Given task
In the records below, find the line with "# Painted rivets" and the line with "points = [vertex.co"; return exactly those lines and every line between them.

_ _ _

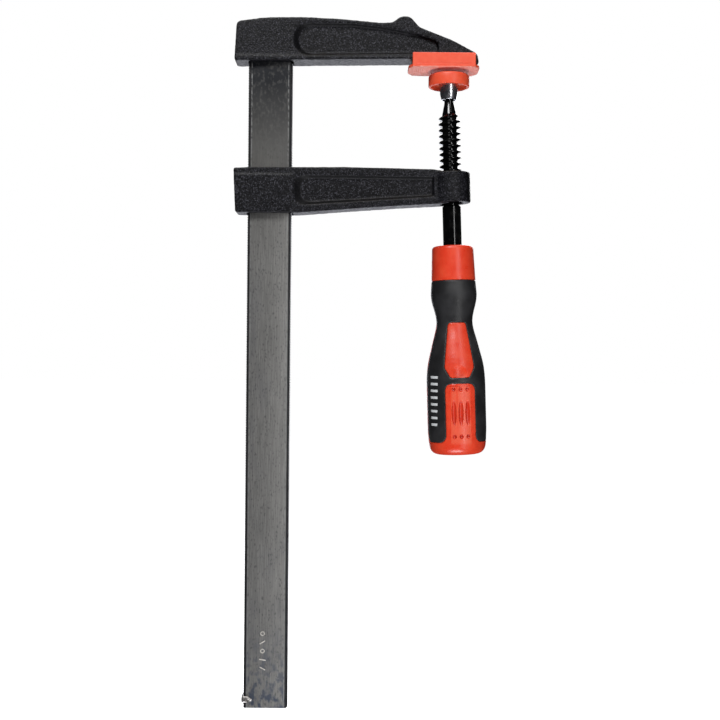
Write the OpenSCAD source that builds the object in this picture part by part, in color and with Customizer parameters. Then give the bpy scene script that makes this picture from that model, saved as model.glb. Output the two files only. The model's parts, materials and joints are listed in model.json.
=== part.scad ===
// Quick-action F clamp: a serrated steel rail with a cast fixed jaw at its top,
// a cast arm that slides on the rail, and a screw spindle with a swivel pad.
// Origin: centre of the fixed jaw's clamping face, on the line of the spindle.
// +Z runs up along the rail, +X from the rail towards the spindle. Millimetres.

/* [Rail] */
// Width of the rail over the tips of its teeth
rail_w = 21.8; // [18:0.1:26]
// Thickness of the rail
rail_t = 6; // [4:0.1:9]
// Length of rail below the clamping face
rail_drop = 315.3; // [220:0.5:520]
// Length of rail seated inside the fixed jaw, above the clamping face
rail_seat = 19; // [12:0.5:21]
// Clear distance from the rail to the line of the spindle
throat = 77.3; // [60:0.5:120]
// Pitch of the rail's teeth
tooth_pitch = 1.25; // [1:0.05:3]
// Height of the rail's teeth
tooth_h = 0.5; // [0.2:0.05:0.8]
// Width of the staked stop near the foot of the rail
stop_w = 5.2; // [3:0.1:8]
// Height of the staked stop
stop_h = 3.2; // [2:0.1:6]
// How far the staked stop stands out of the rail
stop_out = 0.8; // [0.4:0.1:1.5]
// Distance from the foot of the rail to the stop's centre
stop_up = 4.3; // [3:0.1:12]

/* [Castings] */
// Thickness of the castings at the rail and along their lower flange
cast_t = 13.6; // [11:0.1:20]
// Thickness of the castings' other flanges
flange_t = 12.8; // [10:0.1:19]
// Casting left between the rail's slot and the floors of the side recesses
web_wall = 0.85; // [0.6:0.05:1.5]
// Plan radius of the castings' back corners
back_r = 3; // [1:0.1:5]
// Gap between the rail and its seat in the fixed jaw
seat_gap = 0.05; // [0.02:0.01:0.1]
// Gap between the rail's teeth and the sliding arm's slot, each side
slot_gap_x = 0.45; // [0.3:0.05:1]
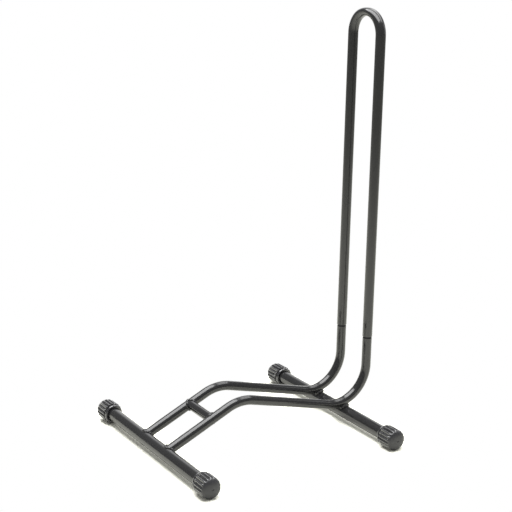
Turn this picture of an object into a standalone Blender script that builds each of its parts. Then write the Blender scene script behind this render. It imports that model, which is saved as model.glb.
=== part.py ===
"""Floor stand that holds a bicycle by one wheel.

Two steel floor bars wear ribbed plastic end caps. Two bent rails are welded to the front bar,
rise, come down onto the rear bar and turn up as short uprights, with a brace between them.
A tall hoop slips over the reduced ends of the uprights and lifts off again.

Metres, +Z up, +X along the floor bars, +Y from the front bar to the rear bar.
The origin is on the floor, at the middle of the stand's box.
"""

import math

import bmesh
import bpy
from mathutils import Matrix, Vector

COLLECTION_NAME = "bike_wheel_stand"
CUTTER_COLLECTION_NAME = "stand_cutters"

# Gap that is left between two pieces that touch or are welded
SEAT_GAP = 0.0003

# Floor bars
BAR_OD = 0.0254
BAR_WALL = 0.0015
BAR_SPACING = 0.389
STAND_WIDTH = 0.430
BAR_SIDES = 32

# End caps: a ring with a tapered lip round an open recess at the mouth, a neck,
# then ribs that run out on a rounded closed end
CAP_OD = 0.040
CAP_RING_OD = 0.0364
CAP_NECK_DEPTH = 0.0016
CAP_RING_WALL = 0.0035
CAP_LENGTH = 0.0425
CAP_RING_LENGTH = 0.0046
CAP_NECK_LENGTH = 0.0022
CAP_LIP_SHARE = 0.85
CAP_LIP_DROP = 0.0016
CAP_LIP_EDGE = 0.0003
CAP_RECESS_DEPTH = 0.004
CAP_DOME_DEPTH = 0.011
CAP_DOME_SQUARENESS = 2.5
CAP_END_WALL = 0.006
CAP_EDGE_RUN = 0.0008
RIB_COUNT = 18
RIB_DEPTH = 0.0020
STEPS_PER_RIB = 3
DOME_STEPS = 4

# Rails, bent from one tube each
RAIL_OD = 0.018
RAIL_WALL = 0.0012
RAIL_CENTRES = 0.086
RAIL_FRONT_RISE = 0.003
HIGH_CORNER_Y = 0.1545
RAIL_SLOPE = math.radians(14.7)
UPRIGHT_LEAN = math.radians(1.4)
HIGH_BEND_RADIUS = 0.078
LOW_BEND_RADIUS = 0.071
REAR_SEAT_ANGLE = math.radians(13.0)
BEND_STEP = math.radians(6.0)

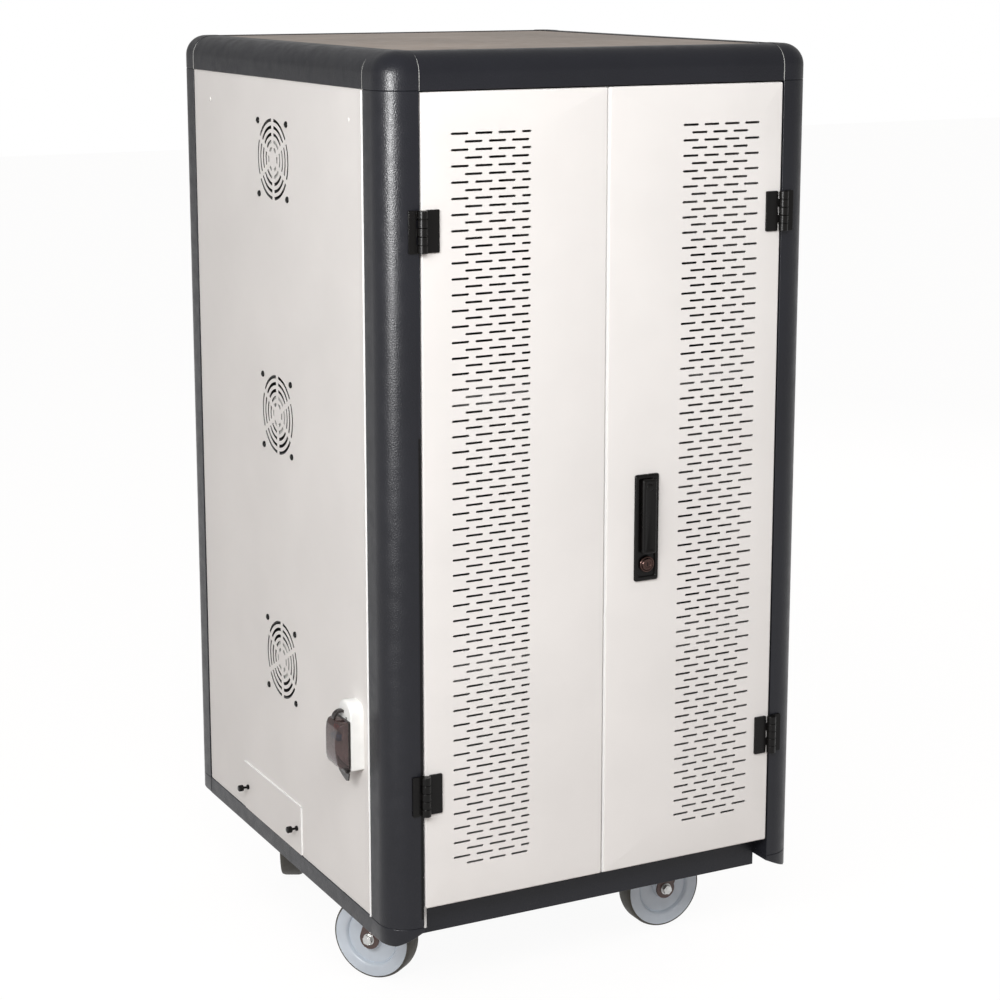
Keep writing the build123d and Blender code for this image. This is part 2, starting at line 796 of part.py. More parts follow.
# Castors: fixed plate with kingpin, swivelling fork with its axle, and the wheel
plate_low = tray_z - castor_plate
crown_high = plate_low - cover_gap
crown_low = crown_high - crown_height
castor_spots = {
    "front_left": (cab_x - castor_x, cab_y - castor_y),
    "front_right": (cab_x + castor_x, cab_y - castor_y),
    "rear_left": (cab_x - castor_x, cab_y + castor_y),
    "rear_right": (cab_x + castor_x, cab_y + castor_y),
}
with BuildPart() as castor_plates:
    for spot in castor_spots.values():
        with BuildSketch(Plane((*spot, plate_low))):
            Rectangle(castor_plate_length, castor_plate_width)
            with GridLocations(castor_hole_x, castor_hole_y, 2, 2):
                Rectangle(castor_bolt_hole, castor_bolt_hole, mode=Mode.SUBTRACT)
        extrude(amount=castor_plate)
        with BuildSketch(Plane((*spot, crown_low - kingpin_head))):
            Circle(kingpin_radius)
        extrude(amount=plate_low - crown_low + kingpin_head)
        with BuildSketch(Plane((*spot, crown_low - cover_gap - kingpin_head))):
            Circle(kingpin_radius + steel)
        extrude(amount=kingpin_head)
save(castor_plates.part, "castor_plates")

with BuildPart() as castor_bolts:
    for x, y in castor_spots.values():
        with BuildSketch(Plane((x, y, plate_low - bolt_head))):
            with GridLocations(castor_hole_x, castor_hole_y, 2, 2):
                RegularPolygon(bolt_head_radius, 6)
        extrude(amount=bolt_head)
        with BuildSketch(Plane((x, y, plate_low))):
            with GridLocations(castor_hole_x, castor_hole_y, 2, 2):
                Rectangle(bolt_neck, bolt_neck)
        extrude(amount=castor_plate + steel)
save(castor_bolts.part, "castor_bolts")

leg_in = hub_width / 2 + fork_gap
leg_out = leg_in + fork_wall


def castor_plane(name, height):
    """Level plane on a castor's pivot, its X axis along the trail."""
    turn = radians(castor_angles[name])
    return Plane((*castor_spots[name], height), (cos(turn), sin(turn), 0), (0, 0, 1))


def across(name, offset):
    """Upright plane across the wheel's width, X along the trail and Y up, from the pivot at the floor."""
    level = castor_plane(name, 0)
    return Plane(level.origin + level.y_dir * offset, level.x_dir, -level.y_dir)


for name in castor_spots:
    with BuildPart() as fork:
        with BuildSketch(castor_plane(name, crown_low)):
            Circle(swivel_radius)
            with Locations((crown_shift, 0)):
                Rectangle(fork_leg_width, 2 * leg_out)
            Circle(kingpin_radius + pin_clearance, mode=Mode.SUBTRACT)
        extrude(amount=crown_height)
        for side in (-1, 1):
            with BuildSketch(across(name, side * (leg_in + fork_wall / 2))):
                with Locations((castor_trail, wheel_radius)):
                    Circle(fork_end_radius)
                with Locations((crown_shift, crown_low + crown_height / 2)):
                    Rectangle(fork_leg_width, crown_height)
                make_hull()
            extrude(amount=fork_wall / 2, both=True)
        with BuildSketch(across(name, -leg_out)):
            with Locations((castor_trail, wheel_radius)):
                Circle(axle_radius)
        extrude(amount=-2 * leg_out)
        for side in (-1, 1):
            with BuildSketch(across(name, side * (leg_out + axle_head / 2))):
                with Locations((castor_trail, wheel_radius)):
                    RegularPolygon(axle_head_radius, 6)
            extrude(amount=axle_head / 2, both=True)
    save(fork.part, f"castor_fork_{name}")

for name in castor_spots:
    rim = wheel_width / 2
    half = [
        (castor_trail + radius, offset) for radius, offset in (
            (wheel_radius, rim - tread_round), (wheel_radius - tread_round, rim), (hub_radius, rim),
            (hub_radius, hub_width / 2), (axle_radius + pin_clearance, hub_width / 2),
        )
    ]
    with BuildPart() as wheel:
        with BuildSketch(castor_plane(name, wheel_radius)):
            with BuildLine():
                Polyline(*half, *[(u, -v) for u, v in reversed(half)], close=True)
            make_face()
        hub = across(name, 0)
        centre = hub.origin + hub.x_dir * castor_trail + Vector(0, 0, wheel_radius)
        revolve(axis=Axis(tuple(centre), tuple(hub.z_dir)))
    save(wheel.part, f"castor_wheel_{name}")

# Inner rack: four uprights, two device shelves with dividers, the cable walls and power strips
rack_left = panel_inner + upright_x
rack_right = 2 * cab_x - rack_left
rack_rear = side_low_y + shelf_depth
tray_top = tray_z + steel
with BuildPart() as uprights:
    for x0, x1 in ((panel_inner, rack_left), (rack_right, 2 * cab_x - panel_inner)):
        for y0 in (side_low_y, rack_rear - upright_y):
            block(x0, x1, y0, y0 + upright_y, tray_top, panel_top_z)
            block(
                x0 + upright_wall, x1 - upright_wall, y0 + upright_wall, y0 + upright_y - upright_wall,
                tray_top, panel_top_z, mode=Mode.SUBTRACT,
            )
save(uprights.part, "rack_uprights")

with BuildPart() as shelves:
    for z in shelf_heights:
        block(rack_left, rack_right, side_low_y, rack_rear, z - shelf_turn, z)
        block(
            rack_left + steel, rack_right - steel, side_low_y + steel, rack_rear - steel,
            z - shelf_turn, z - steel, mode=Mode.SUBTRACT,
        )
save(shelves.part, "device_shelves")

divider_pitch = (rack_right - rack_left) / (divider_count + 1)
with BuildPart() as dividers:
    for z in shelf_heights:
        for i in range(divider_count):
            x = rack_left + (i + 1) * divider_pitch
            block(
                x - steel / 2, x + steel / 2, side_low_y + divider_inset,
                side_low_y + divider_inset + divider_depth, z, z + divider_height,
            )
save(dividers.part, "device_dividers")

wall_spans = [
    (low + cable_slot, high) for low, high in zip(
        (tray_top, *shelf_heights), (*[z - shelf_turn for z in shelf_heights], panel_top_z)
    )
]
with BuildPart() as cable_walls:
    for z0, z1 in wall_spans:
        block(panel_inner, 2 * cab_x - panel_inner, rack_rear, rack_rear + sheet, z0, z1)
save(cable_walls.part, "cable_walls")

with BuildPart() as strips:
    for z in shelf_heights:
        low = z + strip_rise
        block(
            cab_x - strip_width / 2, cab_x + strip_width / 2, rack_rear + sheet,
            rack_rear + sheet + strip_depth, low, low + strip_height,
        )
        strip_back = rack_rear + sheet + strip_depth
        with BuildSketch(Plane((cab_x, strip_back, low + strip_height / 2), (1, 0, 0), (0, -1, 0))):
            with GridLocations(strip_width / strip_sockets, 1, strip_sockets, 1):
                Rectangle(socket_size, socket_size)
        extrude(amount=socket_depth, mode=Mode.SUBTRACT)
save(strips.part, "power_strips")

# Painted rivets near the top of the side panels
with BuildPart() as rivets:
    for face, step in ((panel_outer, -1), (2 * cab_x - panel_outer, 1)):
        for y in (rivet_front_y, rivet_rear_y):
            with BuildSketch(Plane((face, cab_y + y, rivet_z), (0, 1, 0), (step, 0, 0))):
                Circle(rivet_radius)
            extrude(amount=rivet_height)
save(rivets.part, "panel_rivets")
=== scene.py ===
import json
from math import cos, pi, radians, sin

import bmesh
import bpy
from bpy.props import FloatProperty, FloatVectorProperty, IntProperty, PointerProperty
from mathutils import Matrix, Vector


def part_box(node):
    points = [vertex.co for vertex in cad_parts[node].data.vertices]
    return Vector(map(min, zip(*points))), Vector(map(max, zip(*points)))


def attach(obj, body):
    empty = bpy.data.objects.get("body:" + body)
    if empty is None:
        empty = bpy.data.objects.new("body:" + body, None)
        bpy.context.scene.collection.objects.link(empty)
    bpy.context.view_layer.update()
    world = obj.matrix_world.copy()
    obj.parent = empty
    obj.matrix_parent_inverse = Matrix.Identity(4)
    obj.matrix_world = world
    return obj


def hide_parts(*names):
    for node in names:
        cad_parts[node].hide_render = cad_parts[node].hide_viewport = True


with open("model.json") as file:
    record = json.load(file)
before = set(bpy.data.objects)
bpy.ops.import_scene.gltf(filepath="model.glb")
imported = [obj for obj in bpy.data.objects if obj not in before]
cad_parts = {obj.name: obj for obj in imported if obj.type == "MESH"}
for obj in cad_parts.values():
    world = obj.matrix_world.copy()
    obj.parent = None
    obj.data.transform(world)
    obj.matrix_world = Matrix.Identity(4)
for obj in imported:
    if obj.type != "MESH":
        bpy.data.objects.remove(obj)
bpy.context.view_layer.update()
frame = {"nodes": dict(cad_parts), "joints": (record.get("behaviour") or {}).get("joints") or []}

bl_info = {
    "name": "Device cart",
    "version": (1, 0, 0),
    "blender": (4, 5, 0),
    "location": "3D View > Sidebar > Cart",
    "description": "Dresses the frame of a device management cart, piece by piece",
    "category": "Object",
}

MM = 0.001
ARC_STEPS = 14
ROUND_STEPS = 48


def colour(label, description, default):
    """A colour that can be changed in the sidebar."""
    return FloatVectorProperty(name=label, description=description, subtype="COLOR", size=3, min=0, max=1,
                               default=default)


def length(label, description, default):
    """A length that can be changed in the sidebar, kept in metres."""
    return FloatProperty(name=label, description=description, unit="LENGTH", default=default, precision=4)


def amount(label, description, default):
    """A plain number that can be changed in the sidebar."""
    return FloatProperty(name=label, description=description, default=default)


def angle(label, description, degrees):
    """An angle that can be changed in the sidebar."""
    return FloatProperty(name=label, description=description, subtype="ANGLE", default=radians(degrees))


class CartFinish(bpy.types.PropertyGroup):
    """Colours of the cart's paints, plastics and metals."""

    frame_paint: colour("Frame", "Charcoal powder coat on posts, caps and rails", (0.0135, 0.0140, 0.0185))
    panel_paint: colour("Panels", "Light powder coat on doors and sides", (0.80, 0.775, 0.755))
    top_paint: colour("Top", "Taupe powder coat on the top panel", (0.335, 0.265, 0.215))
    inner_paint: colour("Inside", "Paint on the rack, shelves and tray", (0.55, 0.545, 0.54))
    # This black also makes the strips of painted shade in the post's gap and the key slit.
    black_paint: colour("Black fittings", "Hinges, lock, screws", (0.0050, 0.0045, 0.0043))
    zinc: colour("Zinc", "Plated bolts, pins and rods", (0.56, 0.56, 0.55))
    fork_steel: colour("Fork", "Pressed steel of the castor forks", (0.070, 0.034, 0.028))
    wheel_disc: colour("Wheel", "Moulded centre of the castor wheels", (0.64, 0.70, 0.77))
    tread: colour("Tread", "Bonded tread of the castor wheels", (0.055, 0.050, 0.040))
    white_plastic: colour("White plastic", "Breaker base and power strips", (0.86, 0.86, 0.84))
    # On the breaker box holes this black is painted shade.
    black_plastic: colour("Black plastic", "Fans, dividers, breaker box holes", (0.018, 0.018, 0.018))
    smoked: colour("Smoked cover", "Clear tinted plastic of the breaker cover", (0.25, 0.185, 0.18))
    dark_plastic: colour("Cover fittings", "Hook, rim and hinge of the breaker cover", (0.022, 0.018, 0.017))
    breaker_grey: colour("Breaker", "Moulded body of the breaker", (0.74, 0.74, 0.73))
    toggle_blue: colour("Toggle", "Breaker toggle", (0.02, 0.17, 0.45))
    flag_red: colour("Flag", "Small red flag on the breaker", (0.60, 0.05, 0.035))
    key_metal: colour("Key", "Plated face of the key cylinder", (0.075, 0.046, 0.040))
    # This grey also colours the pale bands of painted highlight at the cap seams.
    hub_grey: colour("Fan hub", "Bare disc on the fan hubs", (0.52, 0.52, 0.50))
    # Whiter than the panel paint: on the beads along the panel and door edges it is painted highlight; it
    # also colours the pale strip at the end of the bottom front rail.
    edge_white: colour("Edge beads", "Filler beads along the panel edges", (0.92, 0.92, 0.91))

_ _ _

Response
# Painted rivets near the top of the side panels
with BuildPart() as rivets:
    for face, step in ((panel_outer, -1), (2 * cab_x - panel_outer, 1)):
        for y in (rivet_front_y, rivet_rear_y):
            with BuildSketch(Plane((face, cab_y + y, rivet_z), (0, 1, 0), (step, 0, 0))):
                Circle(rivet_radius)
            extrude(amount=rivet_height)
save(rivets.part, "panel_rivets")
=== scene.py ===
import json
from math import cos, pi, radians, sin

import bmesh
import bpy
from bpy.props import FloatProperty, FloatVectorProperty, IntProperty, PointerProperty
from mathutils import Matrix, Vector


def part_box(node):
    points = [vertex.co for vertex in cad_parts[node].data.vertices]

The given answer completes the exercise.